From seeing some early reviews before I started reading, I expected Basilisk to be difficult to read and impenetrable (ironic given that Alex and Jay are penetration testers), but it turned out to be a readable, slow burn descent into what is apparently a purposeful madness. Maybe I’m just really the right person for this book, but I had a great time with it, and if you have any interest in the intersection between horror and technology, especially in terms of the transmission of the horror ‘threat’, then Basilisk is fun, dark, and has a satisfying enough ending despite feeling like a book that could perhaps never end in a way that really brings it all together.

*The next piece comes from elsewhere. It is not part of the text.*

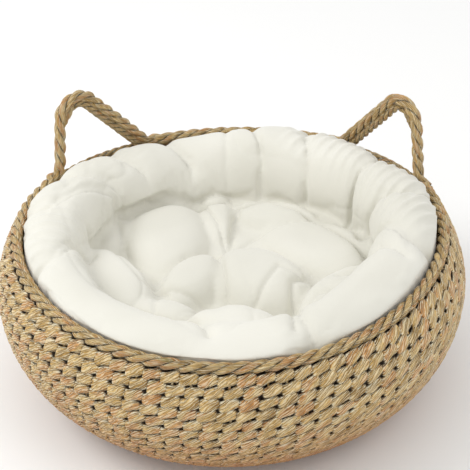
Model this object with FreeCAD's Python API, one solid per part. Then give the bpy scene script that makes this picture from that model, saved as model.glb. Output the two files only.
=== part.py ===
import FreeCAD, Part
import os
from math import acos, asin, atan, cos, degrees, hypot, pi, radians, sin, sqrt, tan

V = FreeCAD.Vector
ORIGIN = V(0, 0, 0)
UP = V(0, 0, 1)

# A round pet bed: a bulging twined basket with two cat ears on its rim, and a filled
# cushion that lifts out of it. Millimetres. The origin is the middle of the underside,
# +Z is up, -Y is the front, and the ears stand at the back, one each side of +Y.

# Overall shape of the basket
BELLY_RADIUS = 240.0        # widest outside radius
BELLY_HEIGHT = 112.0        # height of the widest place
BASE_INSET = 90.0           # how far inside the belly the flat underside ends
HEEL_RADIUS = 50.0          # small curve between the underside and the side
RIM_INSET = 22.5            # how far inside the belly the border rope's middle is
RIM_RISE = 48.0             # how far above the belly the border rope's middle is

# Weaving materials
STRAND_THICKNESS = 3.2      # one weft strand, flattened by the weave
STAKE_THICKNESS = 2.6       # upright stake between the two weft strands
STAKE_WIDTH = 3.4           # stake width at the belly
STAKE_COUNT = 84
BASE_STAKE_WIDTH = 2.4
BASE_STAKE_COUNT = 42
CENTRE_MARGIN = 2.0         # room between the base centre's edge and where its stakes meet
HEEL_ROWS = 2
SIDE_ROWS = 11
SHOULDER_ROWS = 4
BASE_ROWS = 11

# Rim and ears
ROPE_RADIUS = 6.25          # border rope
SILL_RADIUS = 3.5           # thin bound edge under each ear
WIRE_RADIUS = 2.0           # hidden steel wire
WIRE_CLEARANCE = 0.1        # room round the wire inside the rope
EAR_BEARING = 45.6          # degrees from the back (+Y) to the middle of an ear
EAR_WIDTH = 115.6           # between the middles of the ear's two feet
EAR_PEAK = 116.0            # where the two legs' middle lines would meet, above the rim
EAR_LEAN = 6.3              # degrees that the outer leg leans in from upright
EAR_TIP_RADIUS = 22.0
EAR_OUTER_FOOT_RADIUS = 11.0
EAR_INNER_FOOT_RADIUS = 18.0
EAR_FOOT_LENGTH = 3.0       # straight rope past each foot's bend
SECOND_ROW_RADIUS = 3.75    # rope laid inside the ear's border rope
SECOND_ROW_START = 58.0     # its height above the rim on the outer leg
SECOND_ROW_END = 2.0        # its height above the rim on the slanted leg

# Cushion
CUSHION_CLEARANCE = 0.5     # cushion to basket
EAR_CLEARANCE = 1.2         # cushion to ear ropes as it lifts out
BOLSTER_WIDTH = 62.0
BOLSTER_TOP = 186.0
BOLSTER_INNER_CURVE = 33.0
PAD_EDGE_HEIGHT = 100.0
PAD_CROWN = 16.0            # rise of the pad from its edge to its middle
COVER_THICKNESS = 1.2

# Sizes that follow from the ones above
WALL_THICKNESS = 2 * STRAND_THICKNESS + STAKE_THICKNESS
STAKE_INSET = STRAND_THICKNESS
INNER_STRAND_INSET = STRAND_THICKNESS + STAKE_THICKNESS
CENTRE_RADIUS = BASE_STAKE_WIDTH / 2 / tan(pi / BASE_STAKE_COUNT) + CENTRE_MARGIN
BASE_RADIUS = BELLY_RADIUS - BASE_INSET
RIM_RADIUS = BELLY_RADIUS - RIM_INSET
RIM_HEIGHT = BELLY_HEIGHT + RIM_RISE


def side_radius():
    """Curve below the belly: upright at the belly and tangent to the heel curve."""
    squares = BASE_INSET ** 2 + BELLY_HEIGHT ** 2
    return (squares - 2 * BELLY_HEIGHT * HEEL_RADIUS) / (2 * (BASE_INSET - HEEL_RADIUS))


def shoulder_middle_radius():
    """Curve of the wall's middle above the belly, which runs into the border rope's middle."""
    inset = RIM_INSET - WALL_THICKNESS / 2
    return (inset ** 2 + RIM_RISE ** 2 - ROPE_RADIUS ** 2) / (2 * inset)


SIDE_RADIUS = side_radius()
SHOULDER_MIDDLE = shoulder_middle_radius()
SHOULDER_RADIUS = SHOULDER_MIDDLE + WALL_THICKNESS / 2
HEEL_CENTRE = (BASE_RADIUS, HEEL_RADIUS)
SIDE_CENTRE = (BELLY_RADIUS - SIDE_RADIUS, BELLY_HEIGHT)
SHOULDER_CENTRE = (BELLY_RADIUS - SHOULDER_RADIUS, BELLY_HEIGHT)

# Angles, from outward horizontal, where the heel meets the side and where the shoulder ends
HEEL_END = -acos((HEEL_CENTRE[0] - SIDE_CENTRE[0]) / (SIDE_RADIUS - HEEL_RADIUS))
ROPE_ANGLE = asin(RIM_RISE / hypot(SHOULDER_MIDDLE, ROPE_RADIUS))
SHOULDER_END = ROPE_ANGLE - atan(ROPE_RADIUS / SHOULDER_MIDDLE)
WALL_ARCS = (
    (HEEL_CENTRE, HEEL_RADIUS, -pi / 2, HEEL_END, HEEL_ROWS),
    (SIDE_CENTRE, SIDE_RADIUS, HEEL_END, 0.0, SIDE_ROWS),
    (SHOULDER_CENTRE, SHOULDER_RADIUS, 0.0, SHOULDER_END, SHOULDER_ROWS),
)


def above_wall_edge(distance):
    """Radius and height of a point straight off the middle of the wall's top edge."""
    across = SHOULDER_MIDDLE * cos(SHOULDER_END) - distance * sin(SHOULDER_END)
    rise = SHOULDER_MIDDLE * sin(SHOULDER_END) + distance * cos(SHOULDER_END)
    return SHOULDER_CENTRE[0] + across, SHOULDER_CENTRE[1] + rise


RING_RADIUS, RING_HEIGHT = above_wall_edge(SILL_RADIUS)
EAR_PLANE = sqrt(RIM_RADIUS ** 2 - (EAR_WIDTH / 2) ** 2)
CUSHION_RADIUS = EAR_PLANE - ROPE_RADIUS - EAR_CLEARANCE
PAD_RADIUS = CUSHION_RADIUS - BOLSTER_WIDTH


# --- drawing helpers -------------------------------------------------------------------

def section_point(centre, radius, angle):
    """A point of the upright half section, in the XZ plane."""
    return V(centre[0] + radius * cos(angle), 0, centre[1] + radius * sin(angle))


def section_arc(centre, radius, start, end):
    first = section_point(centre, radius, start)
    middle = section_point(centre, radius, (start + end) / 2)
    last = section_point(centre, radius, end)
    return Part.Arc(first, middle, last).toShape()


def face_of(edges):
    return Part.Face(Part.Wire(edges))


def turn(face, start=0.0, sweep=360.0):
    """Revolve a half section about the basket's upright axis."""
    placed = face.copy()
    placed.rotate(ORIGIN, UP, start)
    return placed.revolve(ORIGIN, UP, sweep)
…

North American Lake Monsters by Nathan Ballingrud


North American Lake Monsters is a short story collection exploring different kinds of monsters, human and otherwise, and the messy realities of these. There’s a real range of stories in the collection and you’re always guessing what kind of horror, whether creature or psychological or something else, is going to appear in each one. There’s a lot about class in America and the impacts of desperation in relation to class, wealth, and worth, and I particularly like how this plays out in the titular story, which explores how we see different kinds of monsters and the importance of viewpoint. I also like how often any supernatural or otherworldly elements feel almost secondary in relevance to the working class lives in the book, with other people having a more important role in their stories and the horror within. If you like literary-tinged horror that shines a light on working class America, then this collection will be ideal.